**Data block:**
· · · ·
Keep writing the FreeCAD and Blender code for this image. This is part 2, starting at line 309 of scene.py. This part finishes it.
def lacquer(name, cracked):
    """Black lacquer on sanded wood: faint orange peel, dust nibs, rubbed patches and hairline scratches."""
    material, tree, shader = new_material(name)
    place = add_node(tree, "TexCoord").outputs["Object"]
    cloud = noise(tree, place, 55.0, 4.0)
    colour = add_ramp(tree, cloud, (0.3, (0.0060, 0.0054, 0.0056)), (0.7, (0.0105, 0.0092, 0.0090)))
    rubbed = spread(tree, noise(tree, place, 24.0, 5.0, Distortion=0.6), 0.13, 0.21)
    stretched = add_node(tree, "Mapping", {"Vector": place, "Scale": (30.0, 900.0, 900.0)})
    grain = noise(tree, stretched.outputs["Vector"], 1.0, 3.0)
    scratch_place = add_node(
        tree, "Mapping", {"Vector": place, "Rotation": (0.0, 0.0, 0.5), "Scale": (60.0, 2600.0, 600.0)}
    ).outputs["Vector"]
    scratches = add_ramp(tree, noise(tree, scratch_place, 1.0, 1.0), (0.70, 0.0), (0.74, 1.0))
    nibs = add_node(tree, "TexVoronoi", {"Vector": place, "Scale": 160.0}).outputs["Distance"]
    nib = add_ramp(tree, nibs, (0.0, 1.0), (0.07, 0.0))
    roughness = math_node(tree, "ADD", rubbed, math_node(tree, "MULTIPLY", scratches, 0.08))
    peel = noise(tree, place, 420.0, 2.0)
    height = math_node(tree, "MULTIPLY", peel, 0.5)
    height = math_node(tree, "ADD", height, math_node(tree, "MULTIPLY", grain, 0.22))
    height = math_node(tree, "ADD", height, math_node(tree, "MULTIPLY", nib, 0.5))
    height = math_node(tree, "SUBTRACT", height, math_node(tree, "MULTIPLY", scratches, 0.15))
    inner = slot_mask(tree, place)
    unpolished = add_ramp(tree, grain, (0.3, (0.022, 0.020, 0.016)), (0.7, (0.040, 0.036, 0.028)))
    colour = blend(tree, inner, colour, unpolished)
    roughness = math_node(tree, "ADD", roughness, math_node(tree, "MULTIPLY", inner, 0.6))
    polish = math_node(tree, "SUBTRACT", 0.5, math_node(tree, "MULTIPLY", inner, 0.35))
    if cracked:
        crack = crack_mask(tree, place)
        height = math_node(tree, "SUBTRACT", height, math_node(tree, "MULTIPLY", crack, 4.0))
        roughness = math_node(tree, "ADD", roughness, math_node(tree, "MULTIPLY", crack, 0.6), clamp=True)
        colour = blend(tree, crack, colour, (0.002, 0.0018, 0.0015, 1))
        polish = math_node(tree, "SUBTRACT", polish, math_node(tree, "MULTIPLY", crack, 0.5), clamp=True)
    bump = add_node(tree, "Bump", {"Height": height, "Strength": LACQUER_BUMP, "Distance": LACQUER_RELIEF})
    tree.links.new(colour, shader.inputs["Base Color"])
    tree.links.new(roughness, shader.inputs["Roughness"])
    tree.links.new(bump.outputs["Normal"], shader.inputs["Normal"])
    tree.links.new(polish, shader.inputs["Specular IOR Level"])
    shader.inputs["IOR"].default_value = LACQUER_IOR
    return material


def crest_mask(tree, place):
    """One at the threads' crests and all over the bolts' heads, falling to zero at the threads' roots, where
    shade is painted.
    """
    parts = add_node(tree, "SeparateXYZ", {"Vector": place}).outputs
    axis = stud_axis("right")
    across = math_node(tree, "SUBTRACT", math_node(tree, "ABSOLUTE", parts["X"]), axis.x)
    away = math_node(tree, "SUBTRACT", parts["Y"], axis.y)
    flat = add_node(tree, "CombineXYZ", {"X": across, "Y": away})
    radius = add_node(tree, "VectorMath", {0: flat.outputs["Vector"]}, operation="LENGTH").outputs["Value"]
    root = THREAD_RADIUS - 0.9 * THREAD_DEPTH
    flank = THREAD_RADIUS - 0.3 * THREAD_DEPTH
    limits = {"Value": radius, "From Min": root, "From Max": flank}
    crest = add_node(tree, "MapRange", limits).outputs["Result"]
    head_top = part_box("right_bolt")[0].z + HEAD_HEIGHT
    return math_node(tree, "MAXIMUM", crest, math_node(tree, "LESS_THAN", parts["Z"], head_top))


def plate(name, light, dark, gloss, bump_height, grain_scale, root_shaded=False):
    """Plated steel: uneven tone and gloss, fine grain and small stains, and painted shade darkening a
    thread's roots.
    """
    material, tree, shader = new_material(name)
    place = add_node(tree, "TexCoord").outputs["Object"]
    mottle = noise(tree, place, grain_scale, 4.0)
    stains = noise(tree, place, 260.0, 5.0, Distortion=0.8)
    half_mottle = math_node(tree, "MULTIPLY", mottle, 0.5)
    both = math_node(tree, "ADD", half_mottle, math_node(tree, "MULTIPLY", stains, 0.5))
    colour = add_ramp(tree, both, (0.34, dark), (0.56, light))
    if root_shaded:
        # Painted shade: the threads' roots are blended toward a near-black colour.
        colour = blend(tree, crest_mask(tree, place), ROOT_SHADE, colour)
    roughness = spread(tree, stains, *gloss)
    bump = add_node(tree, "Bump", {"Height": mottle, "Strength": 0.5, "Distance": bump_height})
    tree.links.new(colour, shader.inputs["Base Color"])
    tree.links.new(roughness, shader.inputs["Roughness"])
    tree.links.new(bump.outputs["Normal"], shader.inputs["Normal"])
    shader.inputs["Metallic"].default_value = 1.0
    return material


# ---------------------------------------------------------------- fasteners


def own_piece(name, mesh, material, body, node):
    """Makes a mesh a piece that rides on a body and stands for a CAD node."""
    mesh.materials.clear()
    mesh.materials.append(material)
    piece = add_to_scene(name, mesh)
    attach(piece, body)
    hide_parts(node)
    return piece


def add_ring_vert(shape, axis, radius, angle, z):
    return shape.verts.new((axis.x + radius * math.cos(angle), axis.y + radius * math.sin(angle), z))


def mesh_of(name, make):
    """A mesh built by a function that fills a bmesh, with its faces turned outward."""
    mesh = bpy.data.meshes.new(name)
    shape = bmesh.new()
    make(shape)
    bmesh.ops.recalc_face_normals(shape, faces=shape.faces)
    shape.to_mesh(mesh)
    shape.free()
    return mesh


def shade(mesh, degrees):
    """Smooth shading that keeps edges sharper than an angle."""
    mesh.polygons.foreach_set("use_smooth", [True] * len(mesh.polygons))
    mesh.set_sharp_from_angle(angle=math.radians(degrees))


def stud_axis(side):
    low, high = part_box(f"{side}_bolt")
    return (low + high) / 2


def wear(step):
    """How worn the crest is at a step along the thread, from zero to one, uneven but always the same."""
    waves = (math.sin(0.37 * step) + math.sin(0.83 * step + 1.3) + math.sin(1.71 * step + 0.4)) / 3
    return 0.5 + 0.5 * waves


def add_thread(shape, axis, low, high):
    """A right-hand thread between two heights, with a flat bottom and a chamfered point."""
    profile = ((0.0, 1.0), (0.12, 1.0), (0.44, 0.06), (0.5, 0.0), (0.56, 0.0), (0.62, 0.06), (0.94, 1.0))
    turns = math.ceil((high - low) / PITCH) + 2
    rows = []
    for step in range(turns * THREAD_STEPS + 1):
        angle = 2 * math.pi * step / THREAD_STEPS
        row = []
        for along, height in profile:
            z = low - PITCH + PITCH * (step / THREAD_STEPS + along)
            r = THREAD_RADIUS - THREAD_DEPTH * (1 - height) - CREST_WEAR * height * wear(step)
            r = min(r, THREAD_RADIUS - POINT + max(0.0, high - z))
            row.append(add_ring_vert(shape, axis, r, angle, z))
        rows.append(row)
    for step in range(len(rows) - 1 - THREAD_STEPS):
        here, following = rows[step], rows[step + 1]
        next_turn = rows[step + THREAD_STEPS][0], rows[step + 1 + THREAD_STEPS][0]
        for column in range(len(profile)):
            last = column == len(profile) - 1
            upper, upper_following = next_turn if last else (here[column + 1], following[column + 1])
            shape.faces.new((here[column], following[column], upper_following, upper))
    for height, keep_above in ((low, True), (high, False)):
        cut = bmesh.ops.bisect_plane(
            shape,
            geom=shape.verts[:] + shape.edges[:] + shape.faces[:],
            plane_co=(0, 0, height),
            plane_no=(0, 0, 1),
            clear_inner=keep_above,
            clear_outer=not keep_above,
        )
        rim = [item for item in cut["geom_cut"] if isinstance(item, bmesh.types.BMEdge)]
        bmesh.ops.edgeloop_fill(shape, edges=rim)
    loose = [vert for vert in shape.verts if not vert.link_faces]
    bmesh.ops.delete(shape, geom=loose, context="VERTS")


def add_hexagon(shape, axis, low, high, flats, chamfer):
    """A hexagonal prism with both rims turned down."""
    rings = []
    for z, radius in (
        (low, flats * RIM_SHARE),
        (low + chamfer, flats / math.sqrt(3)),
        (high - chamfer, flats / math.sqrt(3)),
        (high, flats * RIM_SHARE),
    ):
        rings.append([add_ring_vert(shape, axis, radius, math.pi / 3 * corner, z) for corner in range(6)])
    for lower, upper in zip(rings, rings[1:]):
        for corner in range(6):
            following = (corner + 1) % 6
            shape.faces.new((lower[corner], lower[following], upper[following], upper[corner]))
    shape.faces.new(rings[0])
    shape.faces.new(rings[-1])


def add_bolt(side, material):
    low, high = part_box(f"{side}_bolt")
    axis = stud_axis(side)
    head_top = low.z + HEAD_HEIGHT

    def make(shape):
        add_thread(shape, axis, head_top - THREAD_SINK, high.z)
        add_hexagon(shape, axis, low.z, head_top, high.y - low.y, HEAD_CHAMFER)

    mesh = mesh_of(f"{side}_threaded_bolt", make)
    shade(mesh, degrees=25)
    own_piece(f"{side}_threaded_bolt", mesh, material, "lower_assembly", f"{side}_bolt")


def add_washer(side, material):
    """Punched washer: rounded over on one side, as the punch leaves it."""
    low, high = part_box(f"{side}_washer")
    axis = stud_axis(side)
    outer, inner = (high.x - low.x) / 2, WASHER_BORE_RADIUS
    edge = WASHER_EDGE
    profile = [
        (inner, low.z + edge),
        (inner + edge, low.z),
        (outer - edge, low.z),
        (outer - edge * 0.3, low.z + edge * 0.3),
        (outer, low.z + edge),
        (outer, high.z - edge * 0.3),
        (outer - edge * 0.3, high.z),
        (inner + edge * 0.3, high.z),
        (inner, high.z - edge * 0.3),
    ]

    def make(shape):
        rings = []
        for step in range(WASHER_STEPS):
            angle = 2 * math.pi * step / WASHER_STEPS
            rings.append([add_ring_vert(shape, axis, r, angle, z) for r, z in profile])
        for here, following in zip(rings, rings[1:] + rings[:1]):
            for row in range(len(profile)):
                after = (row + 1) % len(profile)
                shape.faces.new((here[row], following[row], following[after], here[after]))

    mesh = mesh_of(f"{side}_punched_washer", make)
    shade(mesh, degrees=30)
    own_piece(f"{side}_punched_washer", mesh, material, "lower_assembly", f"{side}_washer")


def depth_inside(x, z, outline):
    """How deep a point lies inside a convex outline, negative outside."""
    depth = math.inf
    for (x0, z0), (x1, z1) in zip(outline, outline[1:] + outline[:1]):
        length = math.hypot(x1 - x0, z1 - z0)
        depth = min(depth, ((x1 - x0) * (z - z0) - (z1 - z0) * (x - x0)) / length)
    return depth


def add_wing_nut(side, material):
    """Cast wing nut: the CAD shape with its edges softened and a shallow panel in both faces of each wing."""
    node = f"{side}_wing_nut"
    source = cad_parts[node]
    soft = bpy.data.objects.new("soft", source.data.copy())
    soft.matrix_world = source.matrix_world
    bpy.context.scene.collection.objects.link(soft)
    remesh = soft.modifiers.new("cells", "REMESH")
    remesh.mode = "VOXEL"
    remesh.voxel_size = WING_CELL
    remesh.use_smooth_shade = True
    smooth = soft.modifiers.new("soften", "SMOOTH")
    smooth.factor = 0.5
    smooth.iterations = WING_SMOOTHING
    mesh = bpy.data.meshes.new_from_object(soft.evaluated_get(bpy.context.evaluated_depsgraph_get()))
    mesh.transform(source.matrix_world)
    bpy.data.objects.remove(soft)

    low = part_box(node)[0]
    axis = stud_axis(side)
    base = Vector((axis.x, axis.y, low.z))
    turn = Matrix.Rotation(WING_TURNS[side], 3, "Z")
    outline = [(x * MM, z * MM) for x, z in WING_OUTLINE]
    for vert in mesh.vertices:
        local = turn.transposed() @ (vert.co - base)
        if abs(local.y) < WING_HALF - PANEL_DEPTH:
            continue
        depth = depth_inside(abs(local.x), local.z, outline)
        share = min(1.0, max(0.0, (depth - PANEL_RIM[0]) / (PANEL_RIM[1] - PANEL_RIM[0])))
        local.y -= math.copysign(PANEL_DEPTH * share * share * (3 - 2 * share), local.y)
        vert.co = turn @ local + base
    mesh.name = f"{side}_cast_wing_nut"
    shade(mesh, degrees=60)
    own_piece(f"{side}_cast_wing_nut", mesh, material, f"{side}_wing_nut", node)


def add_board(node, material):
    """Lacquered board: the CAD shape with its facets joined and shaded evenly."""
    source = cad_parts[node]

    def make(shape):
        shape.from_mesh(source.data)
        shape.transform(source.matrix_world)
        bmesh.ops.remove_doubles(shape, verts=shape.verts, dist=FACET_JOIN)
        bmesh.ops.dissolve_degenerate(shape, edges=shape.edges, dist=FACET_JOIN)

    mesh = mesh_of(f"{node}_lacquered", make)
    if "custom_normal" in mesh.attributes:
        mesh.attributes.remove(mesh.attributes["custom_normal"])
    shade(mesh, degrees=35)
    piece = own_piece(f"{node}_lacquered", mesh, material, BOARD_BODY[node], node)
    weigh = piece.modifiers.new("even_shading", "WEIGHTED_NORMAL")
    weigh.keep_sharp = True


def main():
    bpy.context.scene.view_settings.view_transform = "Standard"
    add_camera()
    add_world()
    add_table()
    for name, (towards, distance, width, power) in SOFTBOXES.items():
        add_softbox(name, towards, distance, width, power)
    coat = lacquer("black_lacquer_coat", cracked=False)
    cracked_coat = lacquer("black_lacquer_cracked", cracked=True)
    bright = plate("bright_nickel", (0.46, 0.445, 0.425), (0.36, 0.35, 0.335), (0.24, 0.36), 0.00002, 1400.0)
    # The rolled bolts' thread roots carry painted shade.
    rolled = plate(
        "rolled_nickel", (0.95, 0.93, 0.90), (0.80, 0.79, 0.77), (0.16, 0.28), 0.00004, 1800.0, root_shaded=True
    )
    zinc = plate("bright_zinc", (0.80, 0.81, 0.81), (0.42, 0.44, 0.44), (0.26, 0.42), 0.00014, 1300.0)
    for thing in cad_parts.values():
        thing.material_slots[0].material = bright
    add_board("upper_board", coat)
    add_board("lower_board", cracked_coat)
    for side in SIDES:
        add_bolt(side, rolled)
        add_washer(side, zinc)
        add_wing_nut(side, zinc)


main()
· · · ·
**Work instructions:**
Go back to the data above and please quote exactly, and only, the lines from the line with "for thing in" through its last line.

**In response:**
    for thing in cad_parts.values():
        thing.material_slots[0].material = bright
    add_board("upper_board", coat)
    add_board("lower_board", cracked_coat)
    for side in SIDES:
        add_bolt(side, rolled)
        add_washer(side, zinc)
        add_wing_nut(side, zinc)


main()